* _REQUIREMENTS_
Give only the number of lines that hold the word "joints".
***** INFORMATION SUPPLIED
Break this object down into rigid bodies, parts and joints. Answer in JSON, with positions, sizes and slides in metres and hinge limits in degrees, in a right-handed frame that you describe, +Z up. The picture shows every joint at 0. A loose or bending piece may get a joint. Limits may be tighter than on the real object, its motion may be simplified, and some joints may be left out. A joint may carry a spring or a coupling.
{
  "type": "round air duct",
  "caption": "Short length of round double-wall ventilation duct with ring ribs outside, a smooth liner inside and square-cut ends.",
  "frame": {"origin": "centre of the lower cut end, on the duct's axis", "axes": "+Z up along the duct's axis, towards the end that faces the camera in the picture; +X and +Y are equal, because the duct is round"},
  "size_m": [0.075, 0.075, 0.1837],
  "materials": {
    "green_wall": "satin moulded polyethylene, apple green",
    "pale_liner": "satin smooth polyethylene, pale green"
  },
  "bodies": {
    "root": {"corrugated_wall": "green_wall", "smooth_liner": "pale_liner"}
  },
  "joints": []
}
**********
***** INFORMATION SUPPLIED
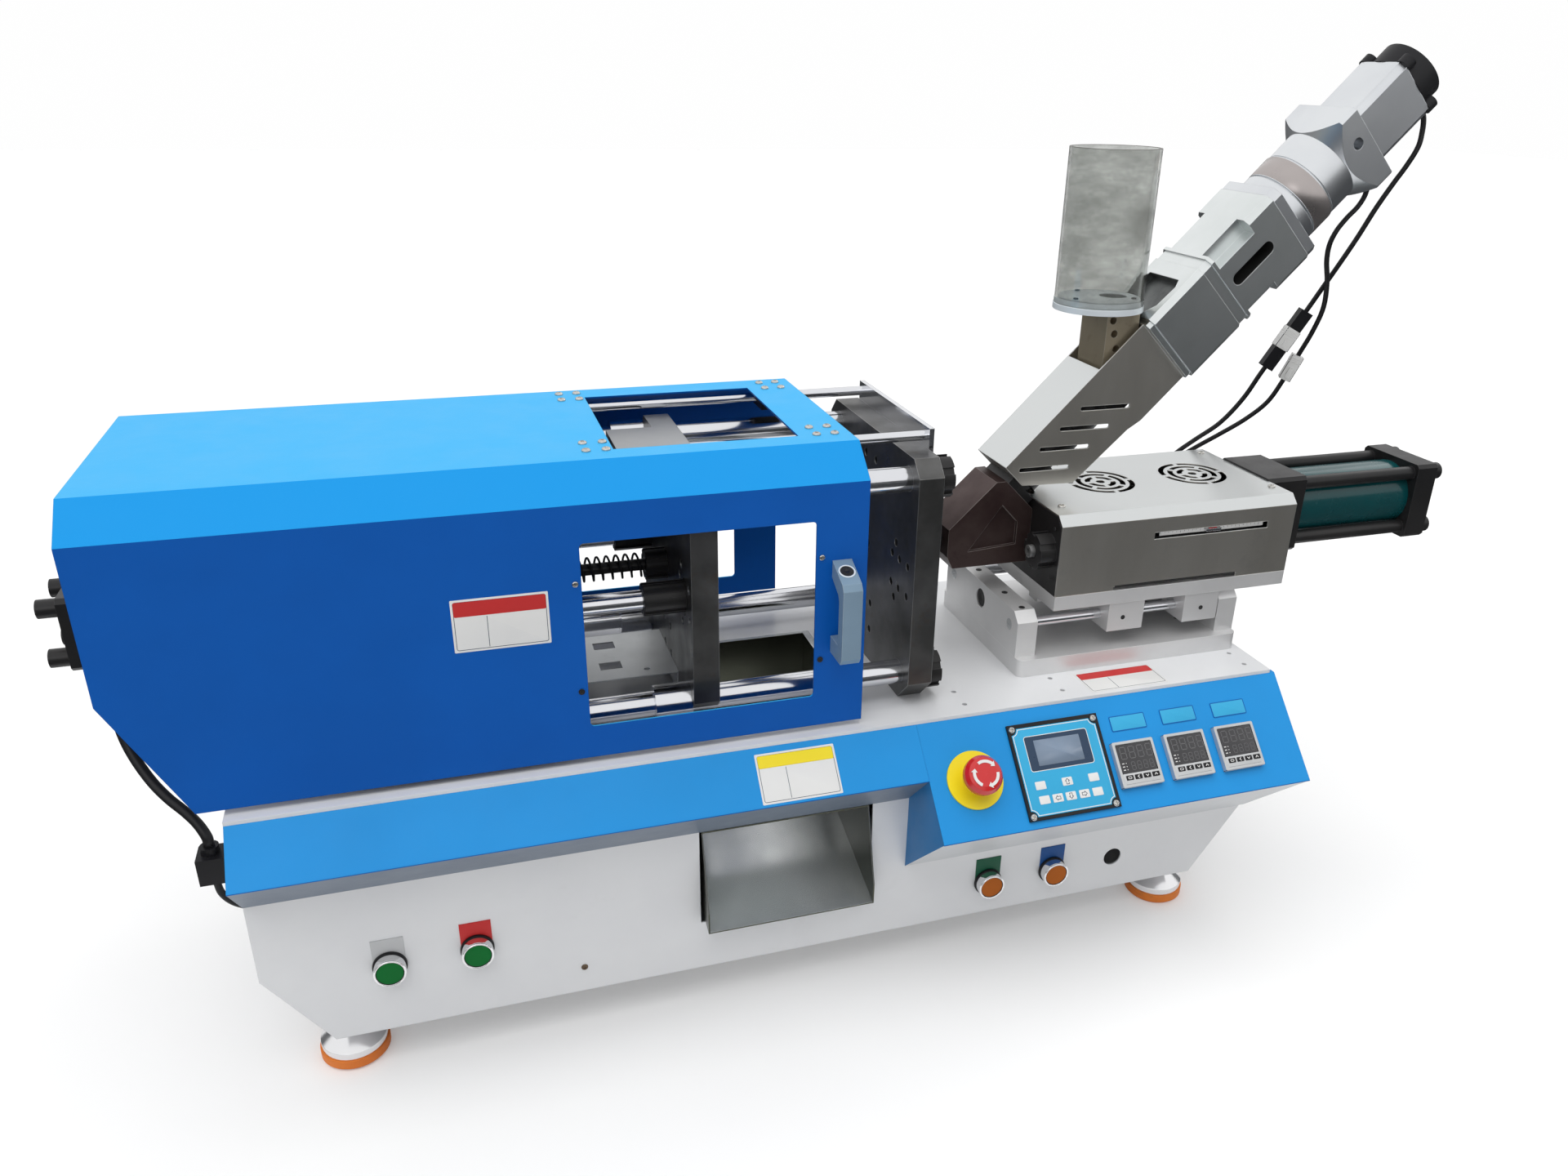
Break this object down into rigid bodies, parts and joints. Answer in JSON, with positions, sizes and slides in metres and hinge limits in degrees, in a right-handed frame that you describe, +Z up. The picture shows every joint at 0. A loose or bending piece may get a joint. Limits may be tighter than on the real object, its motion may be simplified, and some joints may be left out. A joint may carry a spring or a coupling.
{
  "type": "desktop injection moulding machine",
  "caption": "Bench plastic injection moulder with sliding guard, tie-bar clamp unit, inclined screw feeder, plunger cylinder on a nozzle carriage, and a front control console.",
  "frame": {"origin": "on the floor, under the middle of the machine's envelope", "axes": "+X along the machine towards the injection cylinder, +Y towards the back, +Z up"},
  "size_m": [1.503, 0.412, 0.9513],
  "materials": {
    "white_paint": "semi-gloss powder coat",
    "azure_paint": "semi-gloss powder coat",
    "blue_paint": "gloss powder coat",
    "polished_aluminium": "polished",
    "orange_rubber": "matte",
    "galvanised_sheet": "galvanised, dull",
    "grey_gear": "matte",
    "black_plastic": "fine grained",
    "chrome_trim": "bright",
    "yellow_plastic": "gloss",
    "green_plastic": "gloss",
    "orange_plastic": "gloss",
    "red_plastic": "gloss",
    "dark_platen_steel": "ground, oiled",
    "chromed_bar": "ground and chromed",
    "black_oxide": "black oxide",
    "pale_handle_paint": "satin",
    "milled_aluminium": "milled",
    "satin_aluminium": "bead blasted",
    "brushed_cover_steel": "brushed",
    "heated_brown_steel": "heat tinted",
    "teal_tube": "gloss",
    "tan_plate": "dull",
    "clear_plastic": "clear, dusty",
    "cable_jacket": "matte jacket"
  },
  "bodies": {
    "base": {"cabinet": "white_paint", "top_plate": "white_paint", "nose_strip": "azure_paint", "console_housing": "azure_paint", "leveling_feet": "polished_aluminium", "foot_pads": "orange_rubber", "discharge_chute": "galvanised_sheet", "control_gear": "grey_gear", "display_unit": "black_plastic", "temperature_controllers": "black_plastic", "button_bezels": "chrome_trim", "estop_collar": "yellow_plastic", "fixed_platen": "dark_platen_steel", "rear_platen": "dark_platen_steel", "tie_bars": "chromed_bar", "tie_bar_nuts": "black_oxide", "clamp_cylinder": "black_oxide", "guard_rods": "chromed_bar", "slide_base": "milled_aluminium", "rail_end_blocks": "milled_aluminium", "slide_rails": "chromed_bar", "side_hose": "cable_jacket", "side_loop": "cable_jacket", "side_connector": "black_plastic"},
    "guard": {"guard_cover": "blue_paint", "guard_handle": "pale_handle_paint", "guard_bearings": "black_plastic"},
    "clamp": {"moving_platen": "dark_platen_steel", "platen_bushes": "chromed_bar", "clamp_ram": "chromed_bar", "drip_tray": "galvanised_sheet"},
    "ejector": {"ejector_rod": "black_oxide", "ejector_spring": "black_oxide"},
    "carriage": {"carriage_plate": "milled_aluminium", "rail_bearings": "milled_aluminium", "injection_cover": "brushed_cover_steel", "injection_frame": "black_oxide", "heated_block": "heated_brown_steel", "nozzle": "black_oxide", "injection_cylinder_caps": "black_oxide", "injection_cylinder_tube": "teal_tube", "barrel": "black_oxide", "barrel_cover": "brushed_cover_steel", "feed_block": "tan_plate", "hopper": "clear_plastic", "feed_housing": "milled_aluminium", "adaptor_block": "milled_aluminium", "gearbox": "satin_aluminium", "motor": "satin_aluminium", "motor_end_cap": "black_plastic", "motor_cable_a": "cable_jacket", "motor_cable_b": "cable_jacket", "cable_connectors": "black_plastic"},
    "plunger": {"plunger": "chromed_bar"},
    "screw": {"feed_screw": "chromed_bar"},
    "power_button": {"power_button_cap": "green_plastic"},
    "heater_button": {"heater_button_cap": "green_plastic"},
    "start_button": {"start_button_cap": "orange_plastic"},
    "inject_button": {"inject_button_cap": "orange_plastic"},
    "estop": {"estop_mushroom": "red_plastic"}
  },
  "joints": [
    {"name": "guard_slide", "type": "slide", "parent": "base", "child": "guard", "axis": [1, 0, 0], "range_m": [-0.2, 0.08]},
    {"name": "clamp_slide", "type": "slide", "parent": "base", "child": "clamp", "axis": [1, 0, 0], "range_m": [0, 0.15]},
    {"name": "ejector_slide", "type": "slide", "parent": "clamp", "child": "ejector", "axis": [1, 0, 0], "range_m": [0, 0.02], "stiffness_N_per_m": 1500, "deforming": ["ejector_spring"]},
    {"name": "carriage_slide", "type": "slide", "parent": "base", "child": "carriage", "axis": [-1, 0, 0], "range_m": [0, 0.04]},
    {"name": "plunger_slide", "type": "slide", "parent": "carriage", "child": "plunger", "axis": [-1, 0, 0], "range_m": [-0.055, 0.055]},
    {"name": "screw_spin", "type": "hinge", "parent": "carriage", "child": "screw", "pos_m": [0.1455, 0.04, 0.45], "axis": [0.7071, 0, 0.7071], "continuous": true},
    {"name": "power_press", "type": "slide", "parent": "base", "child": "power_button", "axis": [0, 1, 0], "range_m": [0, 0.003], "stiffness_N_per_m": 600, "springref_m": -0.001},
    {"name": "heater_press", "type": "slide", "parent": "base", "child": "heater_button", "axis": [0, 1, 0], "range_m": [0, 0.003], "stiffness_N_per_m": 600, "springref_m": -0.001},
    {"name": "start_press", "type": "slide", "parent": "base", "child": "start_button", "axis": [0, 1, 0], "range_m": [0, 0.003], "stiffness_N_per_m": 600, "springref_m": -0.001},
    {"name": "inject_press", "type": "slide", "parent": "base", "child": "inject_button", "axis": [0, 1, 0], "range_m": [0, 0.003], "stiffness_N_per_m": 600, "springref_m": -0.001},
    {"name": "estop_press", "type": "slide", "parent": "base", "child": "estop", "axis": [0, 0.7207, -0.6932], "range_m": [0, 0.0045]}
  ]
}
**********
* _CORRECT RESULT_
4